To be done:
Give the data again exactly, from its opening line through the line in which "node.data.materials.append(material)" appears.

Data segment:
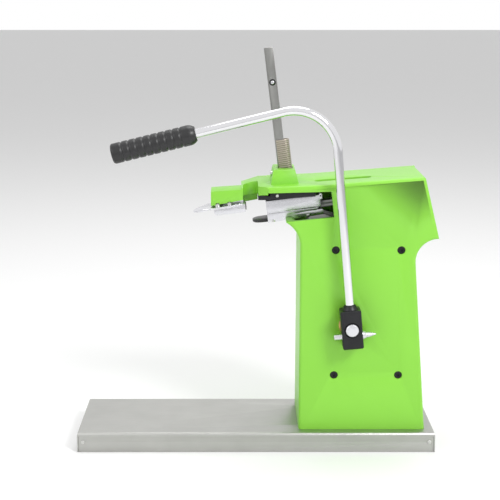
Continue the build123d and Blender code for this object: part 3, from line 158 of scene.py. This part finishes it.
def wear(material, *names):
    """Gives CAD nodes their finish."""
    for name in names:
        node = frame["nodes"][name]
        node.data.materials.clear()
        node.data.materials.append(material)


tray_finish = ground_steel("tray stainless", (0.42, 0.42, 0.40), (0.50, 0.50, 0.48), 0.42, (1.0, 60.0, 60.0), 25.0)
rivet_finish = ground_steel("zinc fasteners", (0.50, 0.50, 0.49), (0.66, 0.66, 0.64), 0.32, (1.0, 1.0, 1.0), 900.0)
wear(tray_finish, "base_tray", "base_backing_plate")
wear(rivet_finish, "tray_rivets", "base_bolts")

# The housing: a hollow casting with a powder coat in light green, and its far cover.


def powder_coat(name, dark, light):
    material, tree, shader, where = new_material(name)
    patches = noise(tree, where, (1.0, 1.0, 1.0), 14.0, 3.0)
    peel = noise(tree, where, (1.0, 1.0, 1.0), 900.0, 2.0)
    tree.links.new(tint(tree, patches, dark, light), shader.inputs["Base Color"])
    tree.links.new(spread(tree, peel, 0.30, 0.42), shader.inputs["Roughness"])
    relief(tree, shader, peel, 0.00003, 0.25)
    return material


housing_finish = powder_coat("green powder coat", (0.235, 0.62, 0.045), (0.26, 0.66, 0.055))
wear(housing_finish, "housing_body", "housing_cover", "magazine_tower")

# Everything else for now
black_steel = ground_steel("blackened steel", (0.012, 0.012, 0.014), (0.03, 0.03, 0.033), 0.38, (1.0, 1.0, 1.0), 600.0, metallic=0.6)
bright_steel = ground_steel("ground steel", (0.60, 0.60, 0.63), (0.72, 0.72, 0.75), 0.27, (2.0, 60.0, 60.0), 40.0)
hard_steel = ground_steel("hardened steel", (0.24, 0.24, 0.23), (0.33, 0.33, 0.32), 0.35, (60.0, 60.0, 2.0), 40.0)
chrome = ground_steel("chrome", (0.72, 0.72, 0.74), (0.78, 0.78, 0.80), 0.09, (1.0, 1.0, 1.0), 400.0, depth=0.000002)
clip_wire = ground_steel("clip wire", (0.36, 0.31, 0.26), (0.50, 0.45, 0.39), 0.42, (1.0, 1.0, 1.0), 500.0)
bronze = ground_steel("bronze", (0.45, 0.28, 0.12), (0.55, 0.36, 0.17), 0.35, (1.0, 40.0, 1.0), 60.0)
soft = powder_coat("black plastic", (0.012, 0.012, 0.013), (0.02, 0.02, 0.021))
looks = {
    "housing_green": housing_finish, "tray_steel": tray_finish, "black_steel": black_steel,
    "bright_steel": bright_steel, "hard_steel": hard_steel, "lever_chrome": chrome,
    "fastener_steel": rivet_finish, "black_fastener": black_steel, "clip_aluminium": clip_wire,
    "bush_bronze": bronze, "stop_rubber": soft, "pad_plastic": soft, "grip_plastic": soft,
}
for part in frame["record"]["subparts"]:
    wear(looks[part["material_slot"]], part["node"])
    ease_edges(frame["nodes"][part["node"]], 0.0003)

# The lever rod: a round bar bent once to a right angle and a little more, chromed all over.
# It stands in the top of the lever block, and its free end carries the grip.


def finished(name, mesh, body, material, material_slot, *nodes):
    """Puts a piece into the scene on its body, in place of the CAD nodes that it stands for."""
    piece = bpy.data.objects.new(name, mesh)
    bpy.context.scene.collection.objects.link(piece)
    mesh.materials.append(material)
    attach(piece, body)
    if nodes:
        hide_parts(*nodes)
    return piece


def smooth(mesh, sharp_above=35.0):
    """Shades a mesh smoothly but for its sharp edges."""
    mesh.shade_smooth()
    mesh.set_sharp_from_angle(angle=math.radians(sharp_above))


def skin_rings(shape, rings, closed_ends=True):
    """Joins rings of points into a tube."""
    loops = [[shape.verts.new(point) for point in ring] for ring in rings]
    count = len(loops[0])
    for near, far in zip(loops, loops[1:]):
        for i in range(count):
            shape.faces.new((near[i], near[(i + 1) % count], far[(i + 1) % count], far[i]))
    if closed_ends:
        shape.faces.new(loops[0][::-1])
        shape.faces.new(loops[-1])
    return loops


def closed_mesh(name, shape):
    mesh = bpy.data.meshes.new(name)
    bmesh.ops.recalc_face_normals(shape, faces=shape.faces[:])
    shape.to_mesh(mesh)
    shape.free()
    return mesh


SHAFT = Vector((0.104, 0.0, 0.1438))
LEVER_LEAN = math.radians(5.3)
LEVER_Y = -0.061
ROD_RADIUS = 0.005
ROD_FOOT = 0.0075
ROD_CORNER = 0.250
ROD_REACH = 0.238
ROD_TURN = math.radians(98.5)
ROD_BEND = 0.047


def lever_point(across, up):
    """A point in the plane of the lever, across and up along its lower straight."""
    x = across * math.cos(LEVER_LEAN) - up * math.sin(LEVER_LEAN)
    z = across * math.sin(LEVER_LEAN) + up * math.cos(LEVER_LEAN)
    return Vector((SHAFT.x + x, LEVER_Y, SHAFT.z + z))


def lever_direction(angle):
    """Direction in the plane of the lever, turned forward from its lower straight."""
    turned = LEVER_LEAN + angle
    return Vector((-math.sin(turned), 0.0, math.cos(turned)))


def rod_stations():
    """Centre points and directions along the rod, close together in the bend."""
    tangent = ROD_BEND * math.tan(ROD_TURN / 2)
    stations = [(lever_point(0, ROD_FOOT), 0.0)]
    steps = 36
    for i in range(steps + 1):
        angle = ROD_TURN * i / steps
        across = -ROD_BEND + ROD_BEND * math.cos(angle)
        up = ROD_CORNER - tangent + ROD_BEND * math.sin(angle)
        stations.append((lever_point(across, up), angle))
    corner = lever_point(0, ROD_CORNER)
    stations.append((corner + lever_direction(ROD_TURN) * ROD_REACH, ROD_TURN))
    return stations


def round_ring(centre, along, radius, count):
    """Points on a circle square to a direction that lies in the plane of the lever."""
    side = Vector((0.0, 1.0, 0.0))
    other = along.cross(side)
    points = []
    for i in range(count):
        turn = 2 * math.pi * i / count
        points.append(centre + side * (radius * math.cos(turn)) + other * (radius * math.sin(turn)))
    return points


shape = bmesh.new()
skin_rings(shape, [round_ring(c, lever_direction(a), ROD_RADIUS, 40) for c, a in rod_stations()])
rod_mesh = closed_mesh("lever rod", shape)
smooth(rod_mesh)
finished("lever_rod_bar", rod_mesh, "lever", chrome, "lever_chrome", "lever_rod")

# The grip: a moulded sleeve pushed over the end of the rod, with ribs for the fingers.
GRIP_RADIUS = 0.011
GRIP_LENGTH = 0.092
GRIP_OVERHANG = 0.004


def grip_radius(distance):
    """Outer radius at a distance from the closed end: rounded ends and nine ribs."""
    radius = GRIP_RADIUS
    if distance < 0.003:
        radius -= 0.003 - math.sqrt(max(0.0, 0.003 ** 2 - (0.003 - distance) ** 2))
    if distance > GRIP_LENGTH - 0.008:
        radius -= 0.0032 * ((distance - GRIP_LENGTH + 0.008) / 0.008) ** 2
    rib = (distance - 0.012) / 0.008
    if -0.5 < rib < 8.5:
        offset = abs(rib - round(rib)) * 0.008
        if offset < 0.0018:
            radius -= 0.0009 * math.cos(offset / 0.0018 * math.pi / 2) ** 2
    return radius


end = rod_stations()[-1][0]
inward = -lever_direction(ROD_TURN)
rings = []
steps = 230
for i in range(steps + 1):
    distance = GRIP_LENGTH * i / steps
    rings.append(round_ring(end + inward * (distance - GRIP_OVERHANG), inward, grip_radius(distance), 48))
rings.append(round_ring(end + inward * (GRIP_LENGTH - GRIP_OVERHANG), inward, ROD_RADIUS, 48))
rings.append(round_ring(end, inward, ROD_RADIUS, 48))
shape = bmesh.new()
skin_rings(shape, rings)
grip_mesh = closed_mesh("grip", shape)
smooth(grip_mesh)
finished("lever_grip_sleeve", grip_mesh, "lever", soft, "grip_plastic", "lever_grip")

# The clips: U-shaped pieces of drawn wire, stuck together in one stick, that straddle the rail.
FEED_TILT = math.radians(7.0)
FEED_ZERO = Vector((0.012, 0.0, 0.2721))
ALONG = Vector((math.cos(FEED_TILT), 0.0, math.sin(FEED_TILT)))
SQUARE = Vector((-math.sin(FEED_TILT), 0.0, math.cos(FEED_TILT)))
CLIP_COUNT = 30
CLIP_PITCH = 0.00225
CLIP_BASE = 0.0019
CLIP_TIP = 0.0183
CLIP_CROWN = 0.0268
CLIP_MIDDLE = 0.0055
CLIP_WIRE = (0.0014, 0.00215)


def feed_point(t, y, n):
    """A point given along the punch line, across it and square to it."""
    return FEED_ZERO + ALONG * t + Vector((0.0, y, 0.0)) + SQUARE * n


def clip_line():
    """Centre line of one clip seen from above, with its outward directions."""
    line = [(CLIP_TIP, CLIP_MIDDLE, 0.0, 1.0)]
    for i in range(17):
        turn = math.pi / 2 - math.pi * i / 16
        line.append((CLIP_CROWN + CLIP_MIDDLE * math.cos(turn), CLIP_MIDDLE * math.sin(turn), math.cos(turn), math.sin(turn)))
    line.append((CLIP_TIP, -CLIP_MIDDLE, 0.0, -1.0))
    return line


def wire_section():
    """Rounded section of the wire, across and up."""
    corners = []
    half_across, half_up = CLIP_WIRE[0] / 2, CLIP_WIRE[1] / 2
    rounding = 0.00045
    for i, (sx, sz) in enumerate(((1, 1), (-1, 1), (-1, -1), (1, -1))):
        for j in range(4):
            turn = math.pi / 2 * (i + j / 3)
            corners.append((
                sx * (half_across - rounding) + rounding * math.cos(turn),
                sz * (half_up - rounding) + rounding * math.sin(turn)))
    return corners


shape = bmesh.new()
for clip in range(CLIP_COUNT):
    level = CLIP_BASE + (clip + 0.5) * CLIP_PITCH
    rings = []
    for t, y, out_t, out_y in clip_line():
        rings.append([feed_point(t + out_t * a, y + out_y * a, level + u) for a, u in wire_section()])
    skin_rings(shape, rings)
clip_mesh = closed_mesh("clips", shape)
smooth(clip_mesh)
finished("clip_stack", clip_mesh, "clips", clip_wire, "clip_aluminium", "clip_stick")

# The studio: a plain pale floor, a white room round it, and soft lamps above and to the right.


def studio_plane(name, size, place, turn, colour):
    mesh = bpy.data.meshes.new(name)
    half = size / 2
    mesh.from_pydata([(-half, -half, 0), (half, -half, 0), (half, half, 0), (-half, half, 0)], [], [(0, 1, 2, 3)])
    plane = bpy.data.objects.new(name, mesh)
    bpy.context.scene.collection.objects.link(plane)
    plane.location = place
    plane.rotation_euler = turn
    material, tree, shader, where = new_material(name + " paint")
    patches = noise(tree, where, (1.0, 1.0, 1.0), 2.0, 2.0)
    tree.links.new(tint(tree, patches, colour, tuple(c * 0.995 for c in colour)), shader.inputs["Base Color"])
    shader.inputs["Roughness"].default_value = 0.9
    shader.inputs["Specular IOR Level"].default_value = 0.1
    mesh.materials.append(material)
    return plane


floor = studio_plane("floor", 30.0, (0, 0, -0.0002), (0, 0, 0), (0.95, 0.95, 0.95))


def lamp(name, place, aim, size, power):
    light = bpy.data.lights.new(name, "AREA")
    light.shape = "DISK"
    light.size = size
    light.energy = power
    holder = bpy.data.objects.new(name, light)
    bpy.context.scene.collection.objects.link(holder)
    holder.location = place
    holder.rotation_euler = (Vector(aim) - Vector(place)).to_track_quat("-Z", "Y").to_euler()
    return holder


lamp("key", (1.1, -1.3, 1.5), (0.02, 0, 0.2), 0.7, 22.0)
lamp("fill", (-1.6, -1.2, 1.2), (0, 0, 0.2), 1.4, 9.0)
lamp("top", (0.1, 0.5, 1.9), (0, 0, 0.2), 1.2, 12.0)

world = bpy.data.worlds.new("white room")
bpy.context.scene.world = world
world.use_nodes = True
room = world.node_tree
backdrop = room.nodes["Background"]
backdrop.inputs["Color"].default_value = (1.0, 1.0, 1.0, 1.0)
ray = room.nodes.new("ShaderNodeLightPath")
seen = room.nodes.new("ShaderNodeMath")
seen.operation = "MAXIMUM"
seen_too = room.nodes.new("ShaderNodeMath")
seen_too.operation = "MAXIMUM"
room.links.new(ray.outputs["Is Camera Ray"], seen.inputs[0])
room.links.new(ray.outputs["Is Glossy Ray"], seen.inputs[1])
room.links.new(seen.outputs[0], seen_too.inputs[0])
room.links.new(ray.outputs["Is Transmission Ray"], seen_too.inputs[1])
level = room.nodes.new("ShaderNodeMapRange")
level.inputs["To Min"].default_value = 0.62
level.inputs["To Max"].default_value = 1.0
room.links.new(seen_too.outputs[0], level.inputs["Value"])
room.links.new(level.outputs["Result"], backdrop.inputs["Strength"])

# The camera stands where the photograph was taken from, a little above the machine's arm.
FRAME_PIXELS = 500.0
camera_lens = bpy.data.cameras.new("camera")
camera = bpy.data.objects.new("camera", camera_lens)
bpy.context.scene.collection.objects.link(camera)
camera.location = (-0.01981, -1.36666, 0.50544)
camera.rotation_euler = (math.radians(90.0) - 0.2071, 0.0, 0.0)
camera_lens.sensor_width = 36.0
camera_lens.lens = 1235.73 * camera_lens.sensor_width / FRAME_PIXELS
camera_lens.shift_x = (250.0 - 238.32) / FRAME_PIXELS
bpy.context.scene.camera = camera
bpy.context.scene.view_settings.view_transform = "Standard"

Exercise answer:
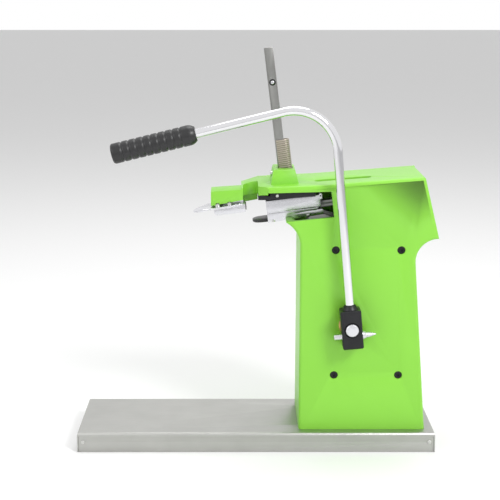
Continue the build123d and Blender code for this object: part 3, from line 158 of scene.py. This part finishes it.
def wear(material, *names):
    """Gives CAD nodes their finish."""
    for name in names:
        node = frame["nodes"][name]
        node.data.materials.clear()
        node.data.materials.append(material)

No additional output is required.